Member of the House of Representatives
- In office 1965–1967
- Succeeded by: Sasauo Haruo
- Constituency: Moen

Member of the Truk Congress
- In office 1957–1962

Mayor of Moen
- In office 1947–1971
- Preceded by: Albert Mailo
- Succeeded by: Fuchita Bossy

Personal details
- Born: 27 December 1902 Mwan, German New Guinea
- Died: 12 September 1971 (aged 68) Moen, TTPI

= Petrus Mailo =

Micronesia politician

Petrus Mailo (27 December 1902 – 12 September 1971) was a Micronesian chief and politician.
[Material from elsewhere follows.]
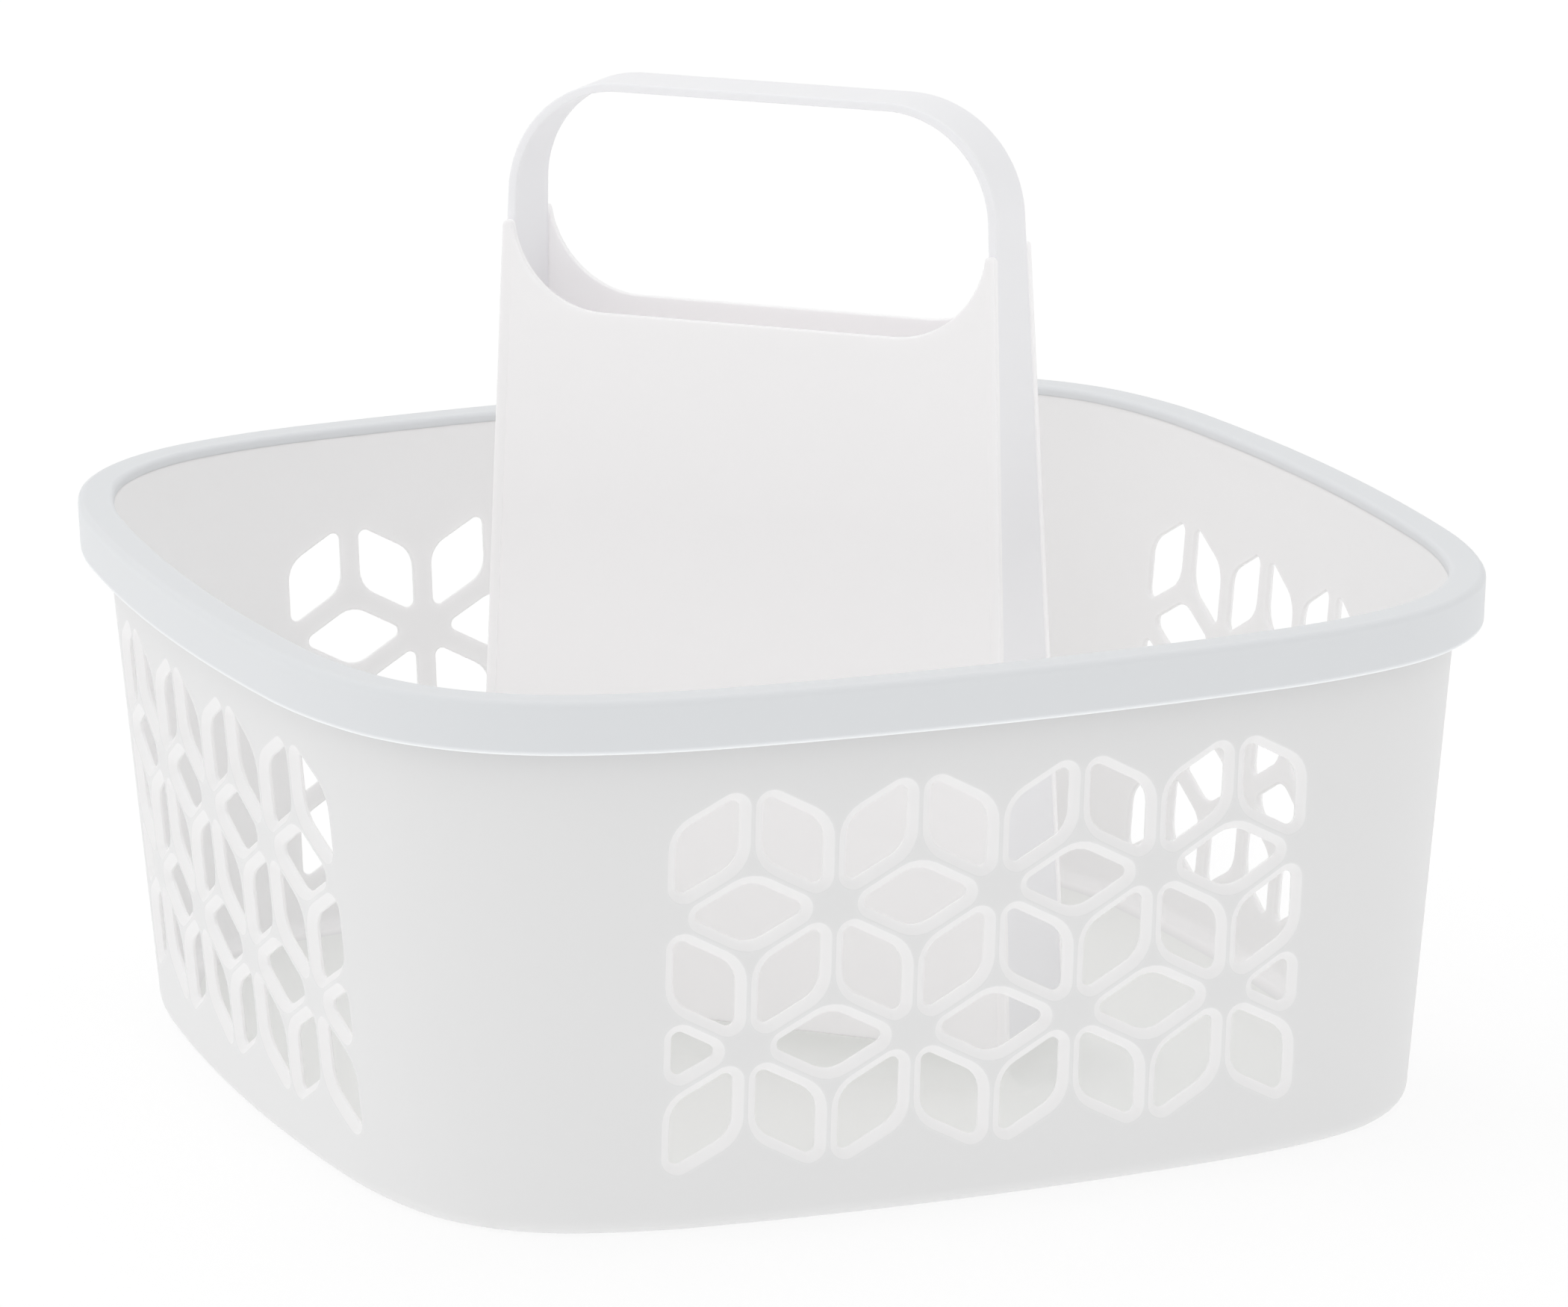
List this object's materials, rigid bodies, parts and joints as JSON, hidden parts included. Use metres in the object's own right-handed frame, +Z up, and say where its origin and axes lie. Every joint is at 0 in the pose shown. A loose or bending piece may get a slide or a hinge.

He served as chief and mayor of Moen from 1944 and was a member of both the Truk Congress and the House of Representatives of the Trust Territory of the Pacific Islands.

==Biography==
Born in Mwan in 1902, Mailo was educated at the Protestant Mission School at Anopouou. After leaving school in 1914, he worked on a trading boat between 1915 and 1920.

The Japanese authorities appointed Mailo to the post of secretary of Moen island in 1932. The following year, he succeeded his uncle as Chief of Nepukos village. In 1936 he became Leader of Section No. 2 of Moen island, holding the role until 1938. Between 1939 and 1944 he was employed by the Japanese government as an advisor on native affairs.

In 1947 he became Chief of Moen, succeeding his brother Albert. In 1957 the position was reconstituted as a mayoral post and made elective, with Mailo elected to the post. In the same year, he was elected to Truk Congress, serving as president of the legislature in 1957 and 1958. He also became president of the Truk Trading Company.

In 1965 Mailo was elected to the General Assembly of the new Congress of the Trust Territory of the Pacific Islands as the Moen representative. The body was later renamed the House of Representatives and Mailo was re-elected in 1966, remaining in office until the 1968 elections. He subsequently served on the board of Air Micronesia.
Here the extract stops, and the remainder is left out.